Teachers from some of the best schools in the country have urged their colleagues to embrace “peer learning” in order to learn from each other, improve teaching skills, but also give feedback about conducted class lessons, to make them better in the future.
Peer learning is the process where students or colleagues learn with and from each other. This is usually facilitated through teaching and learning activities such as student–led lessons, study groups, peer-to-peer learning partnerships, and group work.
Teachers made peer learning observations during EdTech Monday, on November 1, 2021 via KT radio.
EdTech Monday Rwanda is a Mastercard Foundation and ICT Chamber initiative that aims to spark the EdTech Ecosystem in Rwanda. The initiative brings together EdTech stakeholders, including EdTech entrepreneurs, Education, and technology policymakers, and EdTech consumers to discuss how to tap into the power of technology to increase learning outcomes.
EdTech Monday Rwanda discussions take place on KT Radio every last Monday of the month and the participating audience differs depending on the topic of the day.
This month, the discussions centered on “teachers: leading in crisis, reimagining the future.”
Teachers included Callixte Gatera, from Fawe Girls School, Justine Manishimwe from Maranyundo Girls School, and Jean Damascene Musonera from Gashora Girls Academy.
“Where there is a will, there is a way. Information is everywhere, on the internet teachers can always research and see the way things are elsewhere, in other schools, or how their colleague’s work. If a teacher has no lessons, he/she can attend the lessons conducted by colleagues to learn from, but also give them feedback on how it can be done better, in the future,” Musonera said.

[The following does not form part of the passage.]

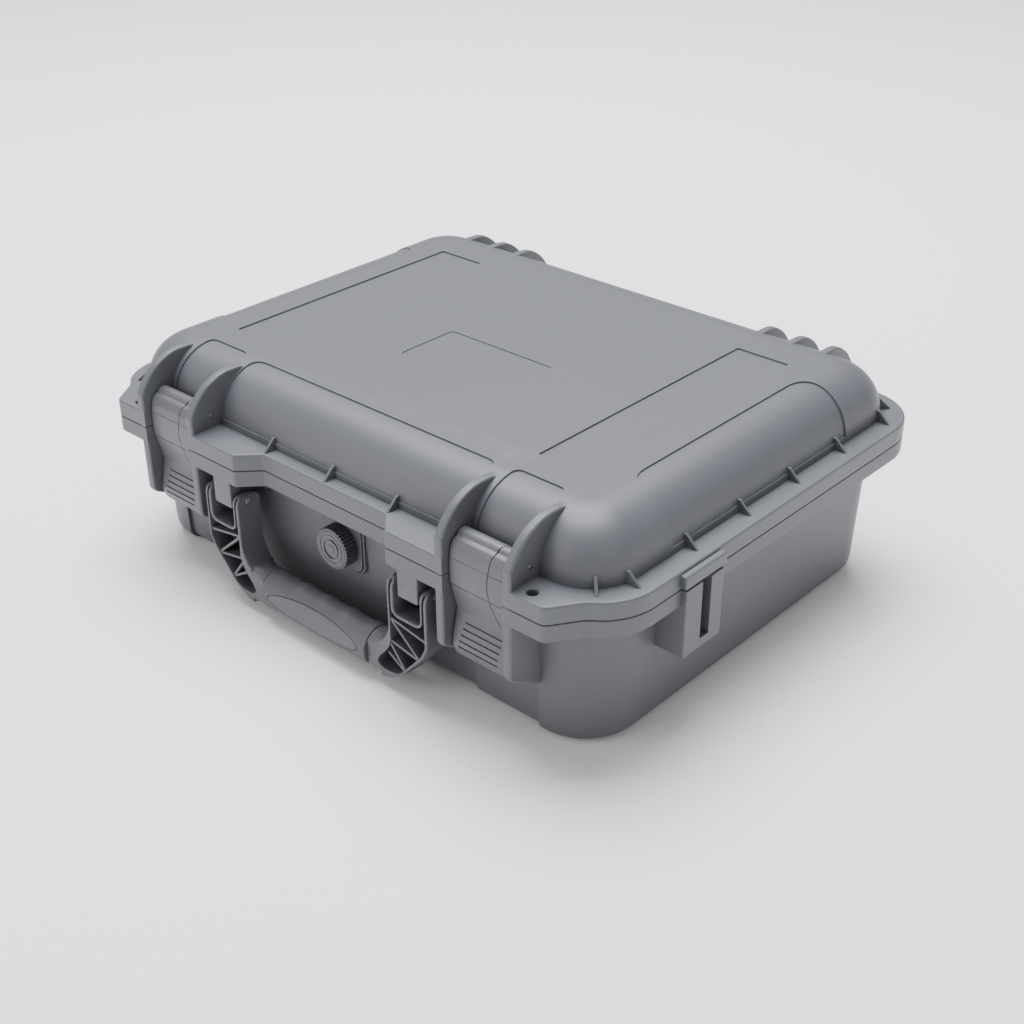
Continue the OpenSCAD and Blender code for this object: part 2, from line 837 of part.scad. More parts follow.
module valve_nut() {
    y0 = valve_in_y + 2 * oring_r + run_gap;
    color([0.2, 0.2, 0.22])
    difference() {
        translate([0, y0, valve_z]) rotate([-90, 0, 0]) cylinder(d = nut_w, h = nut_t, $fn = 6);
        valve_rod(y0 - 1, y0 + nut_t + 1, stem_d + 2 * run_gap);
    }
}

module valve_membrane() {
    color([0.85, 0.85, 0.85])
        valve_rod(valve_in_y - 3, valve_in_y - 3 + membrane_t, valve_bore);
}

// ---------------------------------------------------------------- foams

module floor_pad() {
    color([0.13, 0.13, 0.14]) intersection() {
        base_foam_block();
        translate([0, 0, wall + foam_gap]) linear_extrude(floor_pad_t - 2 * foam_gap)
            square([case_w, case_d], center = true);
    }
}

module base_foam_block() {
    inset = wall + foam_gap;
    r = corner_r - inset;
    wall_sweep(wall_x - inset, wall_front + inset, wall_back - inset, r, inset, base_top + inset)
        tray_section(r, inset, base_top + inset, floor_r - wall, draft);
}

module pocket(x, y, w, d, z0) {
    translate([0, 0, z0]) linear_extrude(foam_top - z0 + 1) translate([x + w / 2, y])
        plan_rect(w / 2, 0, d, pocket_r);
}

module base_foam() {
    x0 = -inner_w / 2;
    back_d = inner_d - drone_d - pocket_web;
    back_y = inner_y + drone_d + pocket_web;
    right_x = x0 + drone_w + pocket_web;
    color([0.16, 0.16, 0.17]) difference() {
        intersection() {
            base_foam_block();
            translate([-case_w, -case_d, foam_bottom])
                cube([2 * case_w, 2 * case_d, foam_top - foam_bottom]);
        }
        pocket(x0, inner_y, drone_w, drone_d, pocket_floor);
        pocket(right_x, inner_y, remote_w, drone_d, pocket_floor + remote_up);
        for (i = [0:cell_n - 1]) {
            pocket(x0 + i * (cell_w + pocket_web), back_y, cell_w, back_d, pocket_floor + cell_up);
        }
        pocket(right_x, back_y, remote_w, back_d, pocket_floor + charger_up);
        valve_rod(wall_front, wall_front + wall + valve_relief, stem_d + valve_relief);
    }
}

module lid_foam() {
    inset = wall + foam_gap;
    foam_base = lid_bottom + lid_foam_up;
    color([0.16, 0.16, 0.17]) intersection() {
        dome(inset, lid_bottom);
        translate([-case_w, -case_d, foam_base]) cube([2 * case_w, 2 * case_d, case_h]);
    }
}

base_shell();
lid_shell();
lid_seal();
floor_pad();
base_foam();
lid_foam();
handle_frame();
handle_grip();
grip_inlay();
handle_pin(-1);  // handle_pin_left
handle_pin(1);  // handle_pin_right
latch_lever(-1);  // latch_left_lever
latch_claw(-1);  // latch_left_claw
latch_lever_pin(-1);  // latch_left_lever_pin
latch_claw_pin(-1);  // latch_left_claw_pin
latch_lever(1);  // latch_right_lever
latch_claw(1);  // latch_right_claw
latch_lever_pin(1);  // latch_right_lever_pin
latch_claw_pin(1);  // latch_right_claw_pin
hinge_pin(-1);  // hinge_pin_left
hinge_pin(1);  // hinge_pin_right
valve_body();
valve_knob();
valve_oring();
valve_membrane();
valve_nut();
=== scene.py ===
"""Looks of a hard carrying case: moulded lid and base, draw latches, handle, valve and foams."""

import json
import logging
import math
from dataclasses import dataclass, field
from enum import Enum

import bmesh
import bpy
from mathutils import Matrix, Vector, noise


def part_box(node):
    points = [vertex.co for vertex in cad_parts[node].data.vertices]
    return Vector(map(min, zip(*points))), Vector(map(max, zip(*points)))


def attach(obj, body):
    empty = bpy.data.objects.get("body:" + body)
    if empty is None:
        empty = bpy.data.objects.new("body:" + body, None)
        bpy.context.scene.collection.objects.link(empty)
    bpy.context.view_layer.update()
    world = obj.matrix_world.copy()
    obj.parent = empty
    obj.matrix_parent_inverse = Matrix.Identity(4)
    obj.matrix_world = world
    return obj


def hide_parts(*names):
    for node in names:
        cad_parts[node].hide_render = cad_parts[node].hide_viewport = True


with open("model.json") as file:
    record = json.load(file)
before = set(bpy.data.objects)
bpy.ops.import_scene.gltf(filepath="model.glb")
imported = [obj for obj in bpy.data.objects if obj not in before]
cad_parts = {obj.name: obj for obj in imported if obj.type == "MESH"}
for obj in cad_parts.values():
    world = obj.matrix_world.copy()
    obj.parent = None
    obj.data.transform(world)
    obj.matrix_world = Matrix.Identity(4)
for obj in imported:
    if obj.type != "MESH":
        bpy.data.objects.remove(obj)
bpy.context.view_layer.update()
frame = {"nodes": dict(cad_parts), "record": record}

LOG = logging.getLogger("carrying_case")
MM = 0.001

Point = tuple[float, float]
Level = tuple[float, float]


def node_box(node: str) -> tuple[Vector, Vector]:
    """The lowest and the highest corner of a CAD node, in mm."""
    return tuple(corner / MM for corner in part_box(node))


def side_centre(node: str) -> Point:
    """The middle of a CAD node seen from the side, as y and z in mm."""
    low, high = node_box(node)
    return (low.y + high.y) / 2, (low.z + high.z) / 2


def front_centre(node: str) -> Point:
    """The middle of a CAD node seen from the front, as x and z in mm."""
    low, high = node_box(node)
    return (low.x + high.x) / 2, (low.z + high.z) / 2


class Axis(Enum):
    """The way that an outline is extruded, with the two axes that the outline is drawn on."""

    X = (1, 2, 0)
    Y = (0, 2, 1)
    Z = (0, 1, 2)


class Side(Enum):
    """Left or right of the case, as the sign of x."""

    LEFT = -1
    RIGHT = 1

    @property
    def label(self) -> str:
        """The side's name as the nodes and bodies use it."""
        return self.name.lower()


# ---------------------------------------------------------------- outlines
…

“Learning from each other is important, this is something I learnt from Gashora school and it can be implemented elsewhere. Teachers of these days should not teach as they were taught. If we don’t adjust to the best and current way of teaching, we are spoiling the future of our children.”
Peer learning isn’t just for students at school or college. Workmates can learn from each other through a peer-to-peer organization.
“Peer learning is specific evidence-based instructional strategy that is well-known and widely used, particularly in physics. In fact, peer instruction has been advocated as a part of best methods in science classes,” Henderson Dancy, an American researcher said in his research published in 2007.